There is another important advantage of a critics' poll: the average
critic has *heard* more music than the average fan. It would not
surprise me to find out that the typical critic in a poll hears 100 new
releases a year in their entirety, while the typical fan might hear 10.
Knowing that Joe Blow thinks the latest major label release is the best
of year means little if it is actually the only thing he bought (and of
course, it was the only thing he bought because it was the one that got
the most press, the most radio airplay, etc). It ends up being a
self-fulfilling prophecy.
> I suppose one of the purposes of blindfold tests is to stir things up
> -- that's part of what makes them "entertaining" -- but it does seem
> dishonest to set someone up by playing something that's not at all
> representative of their work in general, and blindfold tests seem to
> do that a lot (now as well as then).
Well, the examples cited definitely seem to be baiting, but in general,
I can see another reasonable justification for playing unrepresentative
recordings in a blindfold chance - it is much more fun to surprise
someone with the unexpected thanto play him "So What" from "Kind of
Blue" and ask who the trumpet player is.

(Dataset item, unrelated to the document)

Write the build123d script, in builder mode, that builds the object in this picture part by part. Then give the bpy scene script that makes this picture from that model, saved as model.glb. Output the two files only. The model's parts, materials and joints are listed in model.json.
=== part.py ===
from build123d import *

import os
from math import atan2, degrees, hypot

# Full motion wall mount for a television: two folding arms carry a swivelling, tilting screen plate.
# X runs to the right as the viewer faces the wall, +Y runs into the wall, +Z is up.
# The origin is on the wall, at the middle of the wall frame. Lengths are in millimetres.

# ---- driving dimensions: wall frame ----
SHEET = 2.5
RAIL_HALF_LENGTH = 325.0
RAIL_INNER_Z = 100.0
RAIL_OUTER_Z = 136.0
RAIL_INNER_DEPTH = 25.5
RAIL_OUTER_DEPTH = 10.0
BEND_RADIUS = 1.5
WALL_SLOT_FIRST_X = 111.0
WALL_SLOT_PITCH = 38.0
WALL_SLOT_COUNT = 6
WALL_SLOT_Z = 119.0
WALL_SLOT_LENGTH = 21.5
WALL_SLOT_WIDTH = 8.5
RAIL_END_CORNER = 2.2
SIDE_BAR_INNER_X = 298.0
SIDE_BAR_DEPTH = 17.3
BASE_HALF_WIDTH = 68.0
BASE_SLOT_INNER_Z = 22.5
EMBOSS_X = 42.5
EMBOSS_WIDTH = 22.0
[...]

But then, there would be no
need to go out of your way to choose something the subject would likely
hate.
--------------
Marc Sabatella
ma...@outsideshore.com
Check out my latest CD, "Falling Grace"
Also "A Jazz Improvisation Primer", Sounds, Scores, & More:
http://www.outsideshore.com/
Yep, thank goodness for an obvious, clearly thought-out agenda which is,
quoting what Jim Beebe was told by Miles Davis:
"He said...these divisions and contempt for other styles did not exist among
professionals, except with some
of the younger ones. He explained briefly how the different jazz styles were
connected and interwoven."
The are words to live by. Thanks, Glenn, for pointing out what you say is
obvious but needs to be re-stated forcefully.
My respect for Miles has risen tremendously.